-- Brief --
Copy out all of the material exactly as presented.

** Begin Stored data **

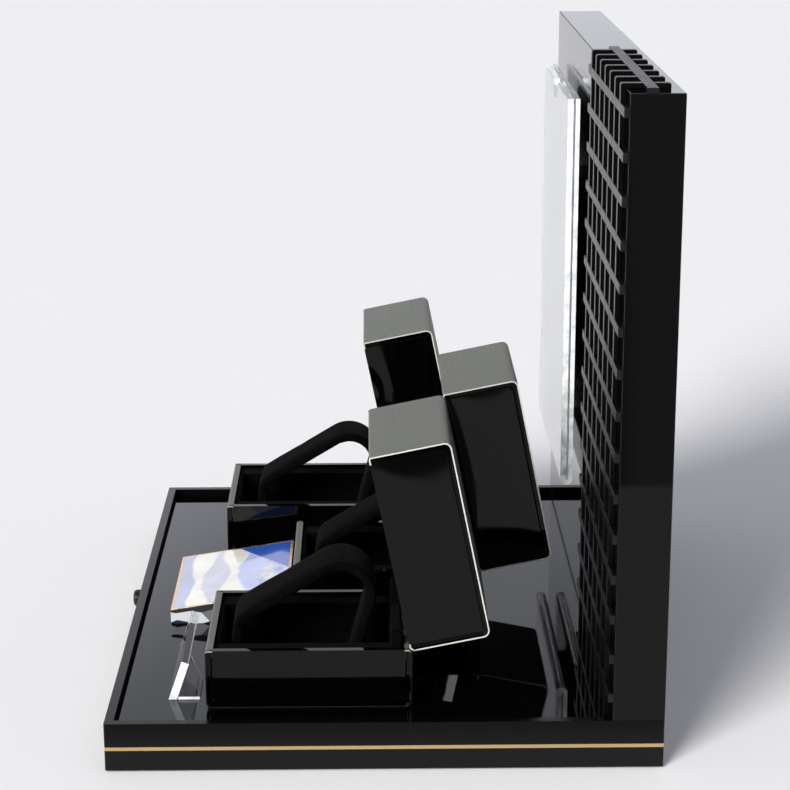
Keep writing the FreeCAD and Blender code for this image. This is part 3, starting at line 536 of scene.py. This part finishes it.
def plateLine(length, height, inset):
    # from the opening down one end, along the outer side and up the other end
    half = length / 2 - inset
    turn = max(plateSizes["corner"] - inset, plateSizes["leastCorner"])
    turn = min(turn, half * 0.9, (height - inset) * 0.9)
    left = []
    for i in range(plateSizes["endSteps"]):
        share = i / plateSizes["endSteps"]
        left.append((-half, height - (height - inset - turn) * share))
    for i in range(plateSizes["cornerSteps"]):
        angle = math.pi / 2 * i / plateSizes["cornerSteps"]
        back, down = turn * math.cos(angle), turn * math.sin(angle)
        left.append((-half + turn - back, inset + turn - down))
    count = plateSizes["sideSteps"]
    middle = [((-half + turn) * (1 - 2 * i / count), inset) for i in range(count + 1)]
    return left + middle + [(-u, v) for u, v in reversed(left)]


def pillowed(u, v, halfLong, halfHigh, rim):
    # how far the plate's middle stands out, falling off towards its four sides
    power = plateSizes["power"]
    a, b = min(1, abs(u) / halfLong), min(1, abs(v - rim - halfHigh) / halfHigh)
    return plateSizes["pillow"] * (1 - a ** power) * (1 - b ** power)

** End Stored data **

-- Full answer --
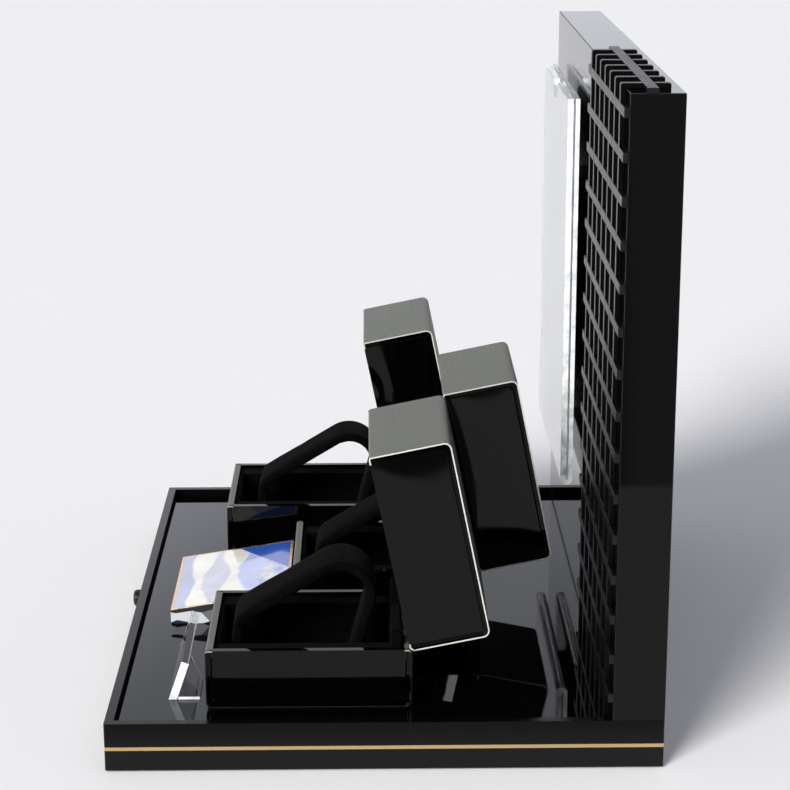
Keep writing the FreeCAD and Blender code for this image. This is part 3, starting at line 536 of scene.py. This part finishes it.
def plateLine(length, height, inset):
    # from the opening down one end, along the outer side and up the other end
    half = length / 2 - inset
    turn = max(plateSizes["corner"] - inset, plateSizes["leastCorner"])
    turn = min(turn, half * 0.9, (height - inset) * 0.9)
    left = []
    for i in range(plateSizes["endSteps"]):
        share = i / plateSizes["endSteps"]
        left.append((-half, height - (height - inset - turn) * share))
    for i in range(plateSizes["cornerSteps"]):
        angle = math.pi / 2 * i / plateSizes["cornerSteps"]
        back, down = turn * math.cos(angle), turn * math.sin(angle)
        left.append((-half + turn - back, inset + turn - down))
    count = plateSizes["sideSteps"]
    middle = [((-half + turn) * (1 - 2 * i / count), inset) for i in range(count + 1)]
    return left + middle + [(-u, v) for u, v in reversed(left)]


def pillowed(u, v, halfLong, halfHigh, rim):
    # how far the plate's middle stands out, falling off towards its four sides
    power = plateSizes["power"]
    a, b = min(1, abs(u) / halfLong), min(1, abs(v - rim - halfHigh) / halfHigh)
    return plateSizes["pillow"] * (1 - a ** power) * (1 - b ** power)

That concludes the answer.